European Research Commissioner Mr Philippe Busquin said: I welcome this initiative. The research institution the EU is helping, contributes to Europe's efforts to become a world-class leader in research and particle physics research. This funding method helps us to maintain this position, whilst at the same time providing valuable lessons in other fields. European science policy needs to go beyond the Framework Programme to successfully and efficiently mobilise various financial resources for science and technology.

EIB: The AAA-rated European Investment Bank (EIB), the financial arm of the European Union, contributes by means of its long-term loans towards the integration and balanced development of its Member States, and in countries outside the Union. In response to the guidelines mapped out by the Heads of State or Government in Lisbon (March 2000) to build a European knowledge-based, innovation-driven economy, the EIB Group started its Innovation Initiative (i2i) a dedicated EUR 12 to 15 billion programme of medium and long-term loans. Rather than increasing the volume of lending, the Innovation Initiative marks a qualitative shift of emphasis in the activities of the EIB Group towards cutting-edge, high-tech value added sectors. The EIB has approved financing facilities in the last three years for 27 R&D projects for an amount of some EUR 4.2 billion. The European Investment Fund, EIB's affiliate for venture capital and guarantee operations, has invested EUR 2.3bn in 175 venture capital funds.

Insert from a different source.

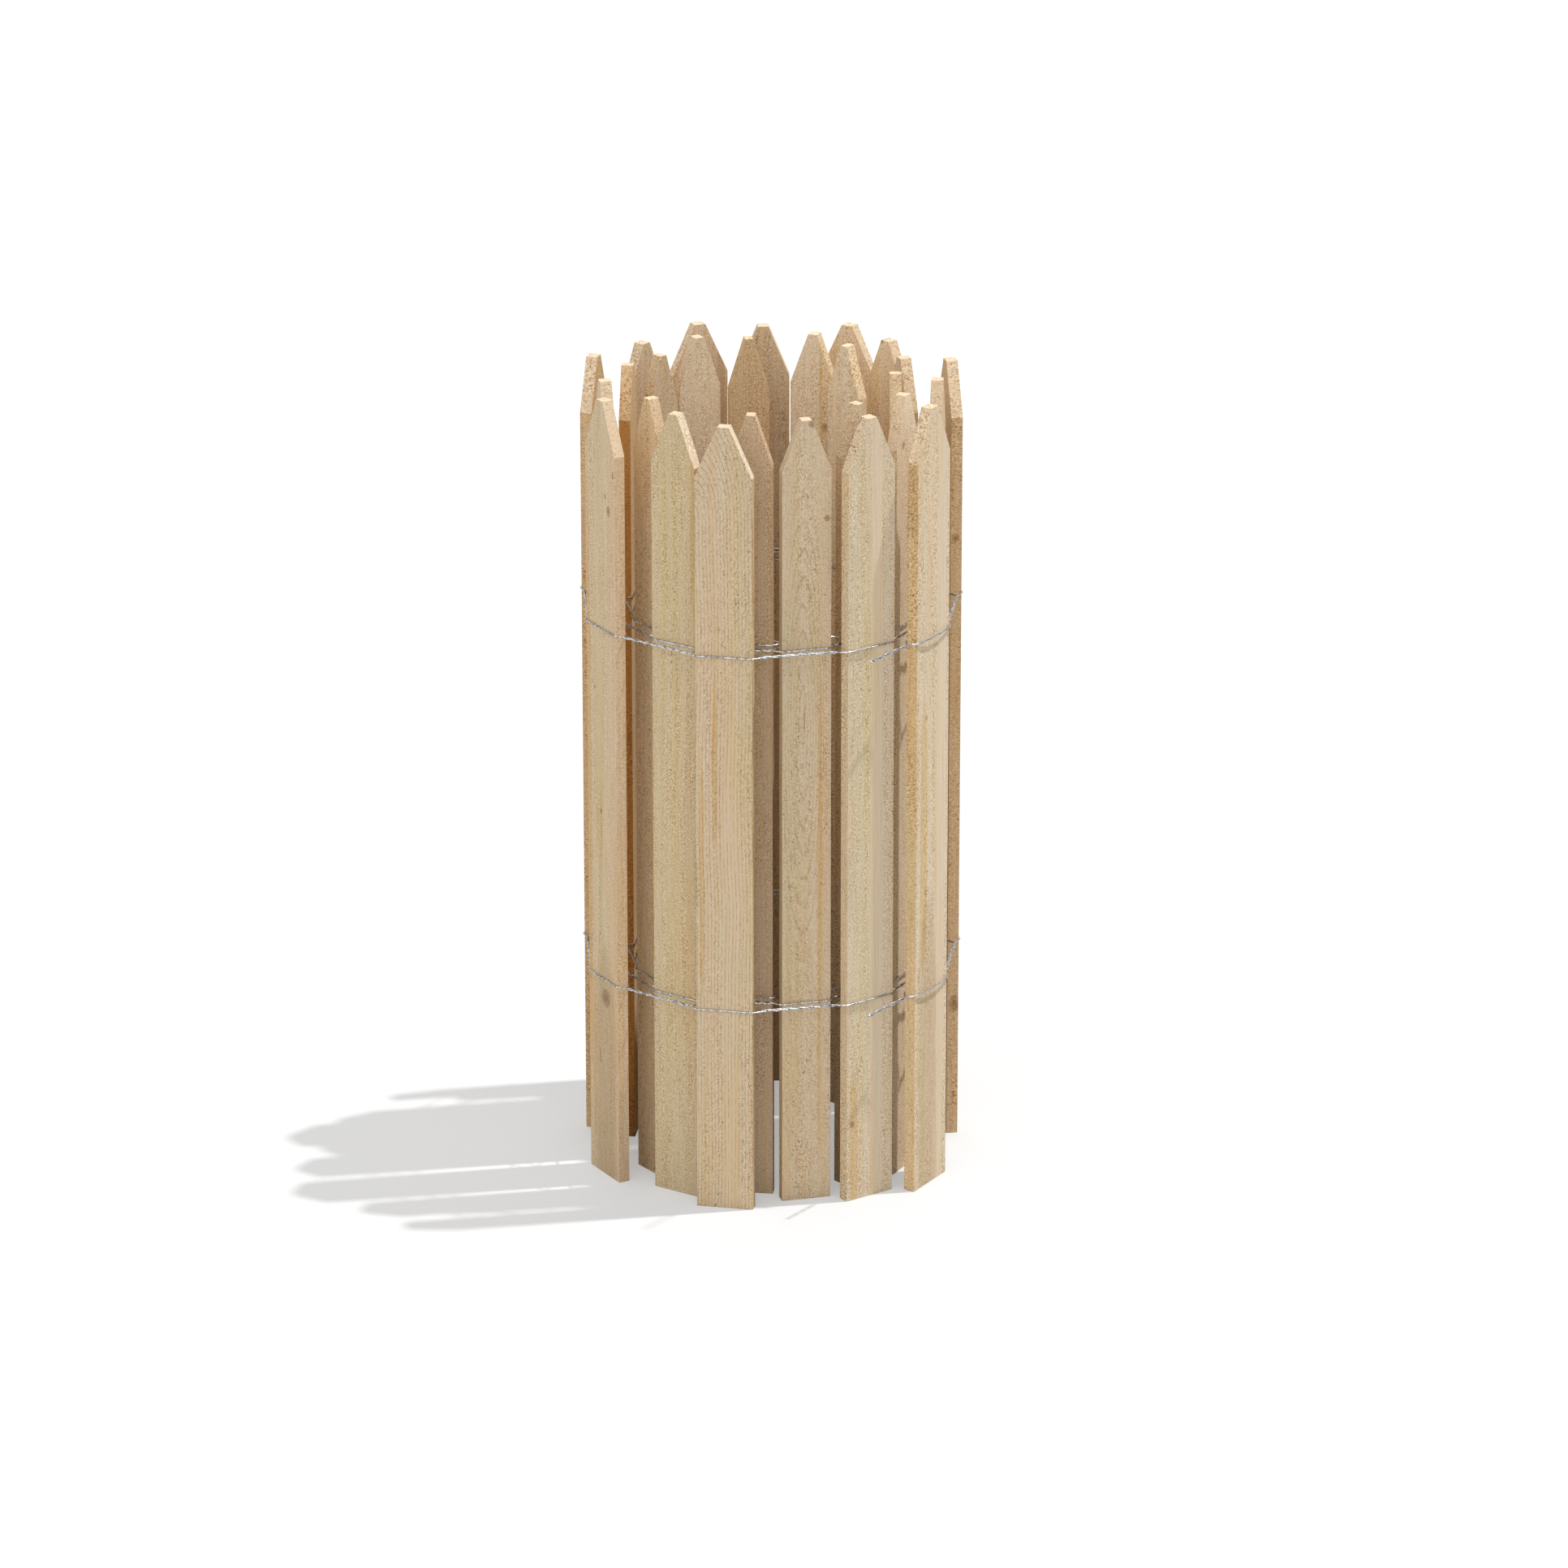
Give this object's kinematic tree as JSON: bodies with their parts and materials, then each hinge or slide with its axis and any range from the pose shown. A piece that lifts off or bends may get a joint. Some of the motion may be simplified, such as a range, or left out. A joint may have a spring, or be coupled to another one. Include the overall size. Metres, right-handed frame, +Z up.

CERN (European Organization for Nuclear Research): Since its creation, CERN has made many discoveries in particle physics enabling a better understanding of the universe. Several CERN scientists have received prestigious awards, including Nobel Prizes (Simon van der Meer and Carlo Rubbia in 1984, Jack Steinberger in 1988 and Georges Charpak in 1992) and CERN's discoveries have led to a number of inventions and practical applications such as for cancer therapy, measuring instruments, food preservation techniques, destruction of toxic products and informatics. Particularly famous is the World Wide Web, which started in 1989 at CERN as a distributed information system for CERN data, based on hypertext. The web is one example of how basic research can generate unforeseen progress. In the Large Hadron Collider, a new generation particle accelerator, high-intensity particle beams will collide head-on at unprecedented energies to allow further essential research in the field of fundamental physics.

The 6th EU Research Framework Programme (FP6 2003-2006): The EUR 17,5 billion FP6 is the European Union's main science and technology scheme. To ensure that the Framework Programme adds real value at EU level and is far-reaching, scarce resources have to be streamlined and better focused. That is why FP6 concentrates on a limited number of priority themes that are strategically important for Europe. FP6 priorities include life sciences, genomics and biotechnology, information society technology, nanotechnologies and new materials, aeronautics and space, food quality and safety, sustainable development, clean energy and transport and governance in a knowledge-based society. Other issues to be addressed include human resources and mobility, science and society and SMEs. FP6 introduces two new funding instruments. The long-term objective for Networks of Excellence is to forge lasting contacts between those universities and research centres that excel in a particular field. This is in contrast to Integrated Projects that have a more mid-term and market focus.